In the face of Bush's bold assertions of power, however, the Republican-controlled Congress has largely abdicated its oversight function and behaved more like a lapdog than a watchdog. Sen. Arlen Specter (R-Pa.), chairman of the Senate Judiciary Committee, has been one of the few GOP lawmakers to challenge the Bush administration's bold claims of presidential authority.
On Tuesday, accusing the White House of a "very blatant encroachment" on congressional authority, Specter said he will hold an oversight hearing next month into Bush's use of signing statements to bypass the law. The administration's power grab needs to be challenged by every member of Congress. This includes all of Wisconsin's delegation but particularly one who could, if he chose, be especially helpful in this regard. That would be Republican Rep. Jim Sensenbrenner, chairman of the key House Judiciary Committee.
Examples of the president's signing statements
April 30, 2006
http://www.boston.com/news/nation/articles/2006/04/30/examples_of_the_presidents_signing_statements/
The Problem with Presidential Signing Statements: Their Use and Misuse by the Bush Administration
By JOHN W. DEAN
http://writ.news.findlaw.com/dean/20060113.html
No body above the law but the Kennedy scum.
Says who? If a true conservative were elected president, because of the 9th and 10th Amendments, a LOT of government laws might well be unenforced.

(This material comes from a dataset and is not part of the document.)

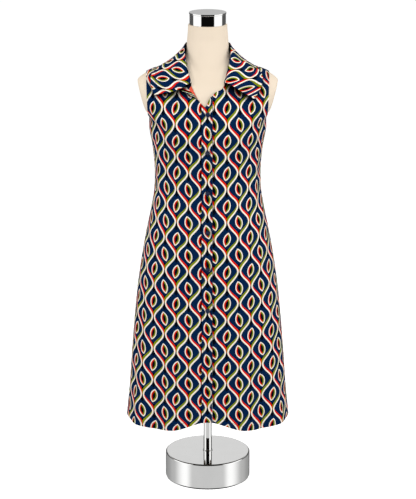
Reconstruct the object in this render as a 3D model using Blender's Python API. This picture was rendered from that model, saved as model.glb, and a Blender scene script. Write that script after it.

On the other hand, if a far-left liberal were president, Katy bar the door!!
Bush has claimed the authority to disobey more than 750 laws since he took office
There's two things that you don't get unless you TAKE, that's respect and authority.
reading through the examples given, a lot seems to be a battle over whether congress can in any way regulate activities of cabinet-level agencies. It is not clear to me that the president has broad authority to deny congress some of the things noted in the examples, while others (particularly dealing with the military) seem clearly exective in nature.
Some great examples.
So are we then a nation of laws? Let me rephrase that, we have lots of laws, are we a nation of law-abiders? If we are not law-abiders, who should follow the law? I think a lot of civics textbooks might need to be revised. Who determines the constitutionality of a law? The Supreme Court, or the President, or you?
i think at this point we are a nation of so many invasive laws that we all can be found guilty of any number of things at any time.
selective enforcement is and will be the rule of the day, of course.
How then, if Congress passes a law, and the President SIGNS IT, can he then ignore it?
I thought the president doesn't have a line item veto?
Selective enforcement by the President? Then we are worse off than I thought. One of the benefits of being a nation of laws is stability, in knowing what to expect.
Why doesn't he just veto the bill?
"It's awfully hard to argue with the CIC and all those troops."
We're in trouble deep then.
If there's been 750 "Violations" then how many have been successfully challenged in court?
re the line item veto, i find it amazing he wants one passed by congress rather than as an amendment, knowing very well it is unconstitutional.